## INFORMATION SUPPLIED
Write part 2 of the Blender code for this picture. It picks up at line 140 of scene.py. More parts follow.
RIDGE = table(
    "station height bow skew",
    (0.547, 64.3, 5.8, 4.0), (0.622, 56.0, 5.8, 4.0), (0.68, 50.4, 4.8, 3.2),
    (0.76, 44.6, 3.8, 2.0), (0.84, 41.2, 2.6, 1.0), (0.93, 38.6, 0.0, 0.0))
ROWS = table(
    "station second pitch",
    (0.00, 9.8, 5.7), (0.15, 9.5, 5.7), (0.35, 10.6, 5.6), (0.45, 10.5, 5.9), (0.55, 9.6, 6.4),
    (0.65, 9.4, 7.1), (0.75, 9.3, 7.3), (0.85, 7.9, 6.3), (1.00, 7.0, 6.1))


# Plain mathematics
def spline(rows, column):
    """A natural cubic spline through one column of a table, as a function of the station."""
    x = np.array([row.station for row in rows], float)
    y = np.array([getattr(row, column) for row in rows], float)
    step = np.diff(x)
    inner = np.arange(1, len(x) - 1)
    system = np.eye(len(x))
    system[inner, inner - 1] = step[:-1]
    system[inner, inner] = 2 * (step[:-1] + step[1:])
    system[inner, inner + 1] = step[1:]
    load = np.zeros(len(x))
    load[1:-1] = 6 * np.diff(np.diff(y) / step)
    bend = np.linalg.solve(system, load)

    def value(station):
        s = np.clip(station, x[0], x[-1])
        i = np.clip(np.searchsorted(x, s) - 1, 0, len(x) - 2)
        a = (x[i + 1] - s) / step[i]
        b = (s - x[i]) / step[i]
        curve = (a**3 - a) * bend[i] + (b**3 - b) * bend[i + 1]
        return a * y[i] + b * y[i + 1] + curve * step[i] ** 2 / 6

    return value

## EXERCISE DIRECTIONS
Could you quote the material above in full, exactly as it stands?

## RESPONSE
Write part 2 of the Blender code for this picture. It picks up at line 140 of scene.py. More parts follow.
RIDGE = table(
    "station height bow skew",
    (0.547, 64.3, 5.8, 4.0), (0.622, 56.0, 5.8, 4.0), (0.68, 50.4, 4.8, 3.2),
    (0.76, 44.6, 3.8, 2.0), (0.84, 41.2, 2.6, 1.0), (0.93, 38.6, 0.0, 0.0))
ROWS = table(
    "station second pitch",
    (0.00, 9.8, 5.7), (0.15, 9.5, 5.7), (0.35, 10.6, 5.6), (0.45, 10.5, 5.9), (0.55, 9.6, 6.4),
    (0.65, 9.4, 7.1), (0.75, 9.3, 7.3), (0.85, 7.9, 6.3), (1.00, 7.0, 6.1))


# Plain mathematics
def spline(rows, column):
    """A natural cubic spline through one column of a table, as a function of the station."""
    x = np.array([row.station for row in rows], float)
    y = np.array([getattr(row, column) for row in rows], float)
    step = np.diff(x)
    inner = np.arange(1, len(x) - 1)
    system = np.eye(len(x))
    system[inner, inner - 1] = step[:-1]
    system[inner, inner] = 2 * (step[:-1] + step[1:])
    system[inner, inner + 1] = step[1:]
    load = np.zeros(len(x))
    load[1:-1] = 6 * np.diff(np.diff(y) / step)
    bend = np.linalg.solve(system, load)

    def value(station):
        s = np.clip(station, x[0], x[-1])
        i = np.clip(np.searchsorted(x, s) - 1, 0, len(x) - 2)
        a = (x[i + 1] - s) / step[i]
        b = (s - x[i]) / step[i]
        curve = (a**3 - a) * bend[i] + (b**3 - b) * bend[i + 1]
        return a * y[i] + b * y[i + 1] + curve * step[i] ** 2 / 6

    return value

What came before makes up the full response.